Given that an estimated 10% of all human ingenuity is dedicated to getting us our food, you’d be forgiven for expecting better. Want to know what’s wrong? This year’s Global Nutrition Report is a good place to start.

For me, the biggest innovation of this year’s Global Nutrition Report is its focus on food systems. A food system is everything involved in the conversion of natural resources – including sunlight, water and CO2 – into the food we eat. It includes researching, growing, harvesting, processing, packaging, distributing, marketing, trading, consuming, and disposing of waste.  So everything from ‘farm to flush’.

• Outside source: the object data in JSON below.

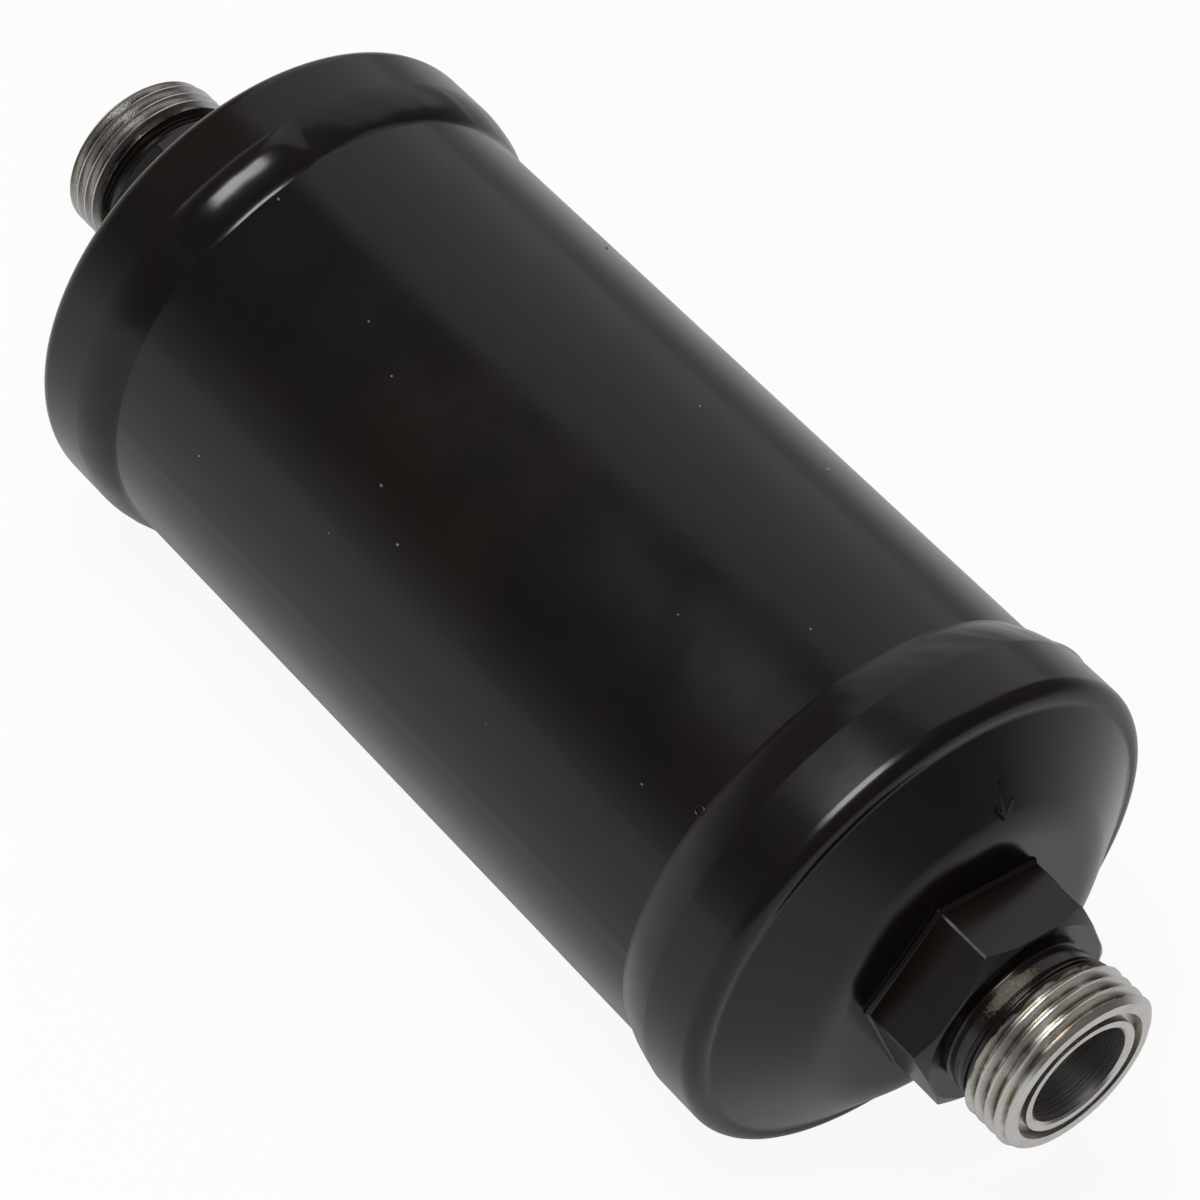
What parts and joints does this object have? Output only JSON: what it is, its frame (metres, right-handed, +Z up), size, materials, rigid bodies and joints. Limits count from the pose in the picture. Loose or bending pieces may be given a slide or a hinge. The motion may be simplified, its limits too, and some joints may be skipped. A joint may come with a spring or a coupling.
{
  "type": "filter drier",
  "caption": "In-line filter drier: black steel cylinder with drawn heads, a hexagonal threaded face-seal fitting at each end, and a spring-loaded desiccant bed sealed inside.",
  "frame": {"origin": "centre of the shell on its axis, half-way between the two sealing faces", "axes": "+X along the flow from inlet to outlet, +Z up, square to one pair of flats of each hexagon"},
  "size_m": [0.2012, 0.0766, 0.0766],
  "materials": {
    "shell_paint": "semi-gloss black paint",
    "head_paint": "semi-gloss black paint",
    "weld_paint": "black paint over an uneven weld bead",
    "fitting_steel": "machined steel, bare at the thread and face, painted black at the hexagon",
    "braze_paint": "black paint over braze metal",
    "plate_steel": "pressed plate",
    "spring_steel": "drawn wire",
    "mesh_steel": "woven wire cloth",
    "fibre": "matted fibre",
    "desiccant": "packed beads"
  },
  "bodies": {
    "root": {"shell_tube": "shell_paint", "inlet_head": "head_paint", "outlet_head": "head_paint", "inlet_seam_weld": "weld_paint", "outlet_seam_weld": "weld_paint", "inlet_fitting": "fitting_steel", "outlet_fitting": "fitting_steel", "inlet_braze_ring": "braze_paint", "outlet_braze_ring": "braze_paint", "spring_retainer": "plate_steel", "compression_spring": "spring_steel", "pressure_plate": "plate_steel", "inlet_mesh_screen": "mesh_steel", "inlet_fibre_pad": "fibre", "desiccant_bed": "desiccant", "outlet_fibre_pad": "fibre", "outlet_mesh_screen": "mesh_steel", "outlet_support_plate": "plate_steel"}
  },
  "joints": []
}
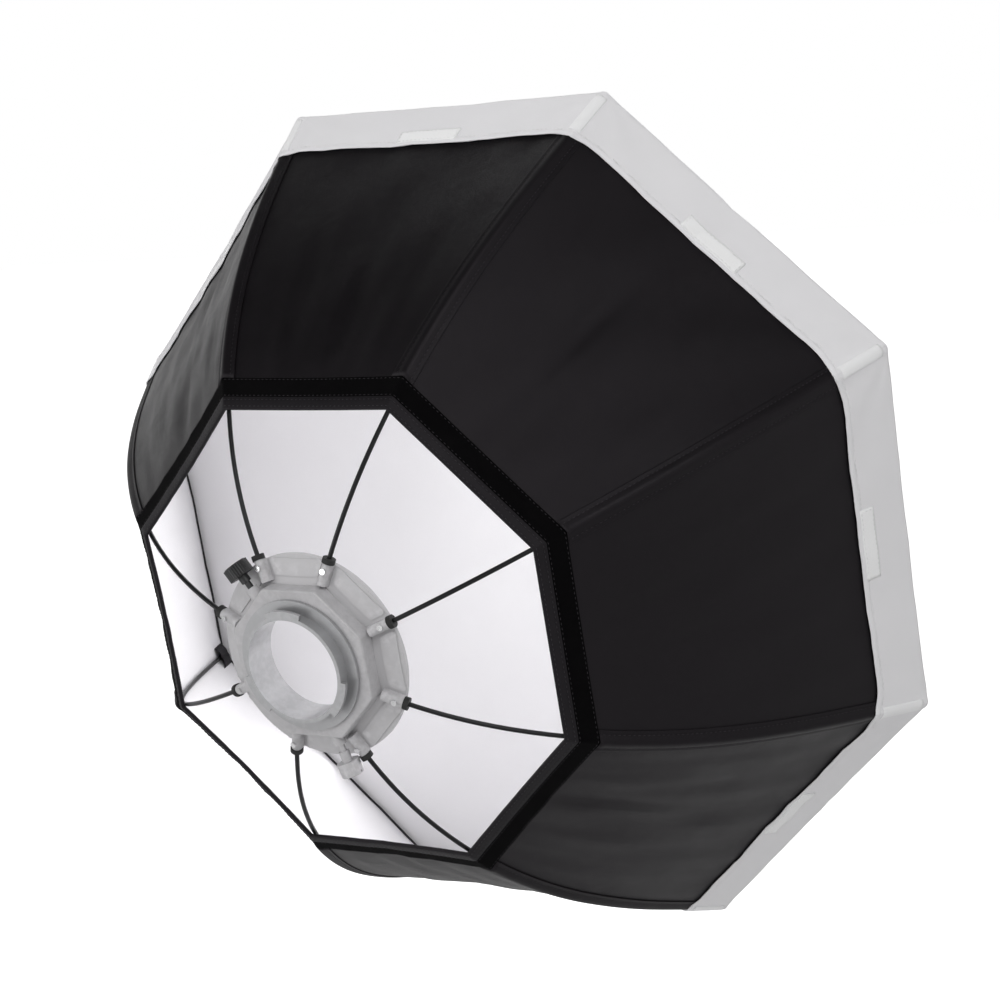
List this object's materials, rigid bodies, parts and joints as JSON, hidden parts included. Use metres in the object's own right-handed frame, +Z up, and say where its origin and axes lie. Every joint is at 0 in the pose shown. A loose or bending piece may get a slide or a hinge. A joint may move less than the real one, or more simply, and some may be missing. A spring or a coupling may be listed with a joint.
{
  "type": "studio softbox",
  "caption": "Eight-sided collapsible studio softbox: a round speedring with a turning bayonet mount, bent rods, a lined black shell open at the back, and a white front diffuser.",
  "frame": {"origin": "centre of the bayonet mount, on the flat rear face of the insert's flange that seats against the light head", "axes": "-Y forward along the optical axis, out of the diffuser; +Z up; +X to the right when seen from the front"},
  "size_m": [0.8764, 0.4111, 0.8764],
  "materials": {
    "shell": "matte woven nylon, black",
    "lining": "white reflecting cloth",
    "diffuser": "white diffusing cloth",
    "tape": "black woven tape",
    "hook_loop": "black hook-and-loop",
    "tab": "white hook-and-loop",
    "ring": "pressed, satin grey",
    "hub": "cast, satin",
    "insert": "machined",
    "screw": "bright plated",
    "socket": "moulded grey nylon",
    "grommet": "black rubber",
    "knob_black": "knurled, black",
    "knob_grey": "turned, satin",
    "rod": "black spring wire",
    "pad": "natural nylon"
  },
  "bodies": {
    "mount": {"bayonet_insert": "insert", "retaining_ring": "insert", "retaining_screws": "screw"},
    "softbox": {"closure_tabs": "tab", "corner_pockets": "tape", "diffuser_front": "diffuser", "diffuser_skirt": "diffuser", "front_binding": "tape", "hook_band": "hook_loop", "lining": "lining", "plate_rivets": "screw", "rear_hem": "tape", "ring_hub": "hub", "ring_plate": "ring", "rod_1": "rod", "rod_2": "rod", "rod_3": "rod", "rod_4": "rod", "rod_5": "rod", "rod_6": "rod", "rod_7": "rod", "rod_8": "rod", "rod_socket_1": "socket", "rod_socket_2": "socket", "rod_socket_3": "socket", "rod_socket_4": "socket", "rod_socket_5": "socket", "rod_socket_6": "socket", "rod_socket_7": "socket", "rod_socket_8": "socket", "rod_tips": "grommet", "seam_sleeve_1": "tape", "seam_sleeve_2": "tape", "seam_sleeve_3": "tape", "seam_sleeve_4": "tape", "seam_sleeve_5": "tape", "seam_sleeve_6": "tape", "seam_sleeve_7": "tape", "seam_sleeve_8": "tape", "shell_panel_1": "shell", "shell_panel_2": "shell", "shell_panel_3": "shell", "shell_panel_4": "shell", "shell_panel_5": "shell", "shell_panel_6": "shell", "shell_panel_7": "shell", "shell_panel_8": "shell", "socket_grommets": "grommet", "socket_screws": "screw"},
    "upper_pad": {"clamp_pad_upper": "pad"},
    "upper_screw": {"thumbscrew_upper": "knob_black"},
    "lower_pad": {"clamp_pad_lower": "pad"},
    "lower_screw": {"thumbscrew_lower": "knob_grey"}
  },
  "joints": [
    {"name": "softbox_turn", "type": "hinge", "parent": "mount", "child": "softbox", "pos_m": [0, 0, 0], "axis": [0, -1, 0], "continuous": true},
    {"name": "upper_screw_travel", "type": "slide", "parent": "softbox", "child": "upper_pad", "axis": [0.5446, 0, 0.8387], "range_m": [0, 0.003]},
    {"name": "upper_screw_turn", "type": "hinge", "parent": "upper_pad", "child": "upper_screw", "pos_m": [0.05446, -0.01, 0.08387], "axis": [0.5446, 0, 0.8387], "range_deg": [0, 1080]},
    {"name": "lower_screw_travel", "type": "slide", "parent": "softbox", "child": "lower_pad", "axis": [-0.2588, 0, -0.9659], "range_m": [0, 0.003]},
    {"name": "lower_screw_turn", "type": "hinge", "parent": "lower_pad", "child": "lower_screw", "pos_m": [-0.02588, -0.01, -0.09659], "axis": [-0.2588, 0, -0.9659], "range_deg": [0, 1080]}
  ],
  "couplings": [
    {"joint": "upper_screw_turn", "follows": "upper_screw_travel", "rad_per_m": 6283.2},
    {"joint": "lower_screw_turn", "follows": "lower_screw_travel", "rad_per_m": 6283.2}
  ]
}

The Global Nutrition Report’s food systems approach adds to our understanding of the links between food, environmental sustainability and human health. It explores the marked shift in global diets towards the consumption of energy-dense food, high in fat and sugar, but low in micronutrients.And radically, it places a responsibility for fixing the world’s high rates of undernutrition, rocketing obesity rates, and climate change at the doorstep of the people with the power to influence our misfiring food systems.

A systems approach makes spotting the underlying reasons for malnutrition far easier. Causes of malnutrition – such as food’s price, safety, wastage, composition, and marketing – become visible; as does the food system’s impact upon environmental degradation, income inequality, time scarcity and market structures.

The Global Nutrition Report, however, is far from a problem merchant. In fact, the report’s authors propose a set of outcome indicators which could help policy-makers, duty-bearers and citizens build food systems with nutritional health and sustainability at their very heart. The report also provides a menu of food system policy interventions that show promise in creating a better nourished, healthier, more prosperous world.

It’s beyond doubt that opportunities to reduce the prevalence of malnutrition through food system reform are currently being missed. It’s exciting then that at the Rio Olympics next year the Government of Brazil will invite Heads of State to the next Nutrition for Growth event to intensify policies that promote environments that encourage healthy and adequate diets. And we at Save the Children will be working with our partners to ensure this Nutrition for Growth event generates specific political and financial commitments, ambitious enough to attain global nutrition commitments, including Goal 2 of the Sustainable Development Goals and the WHA 2025 Nutrition Targets.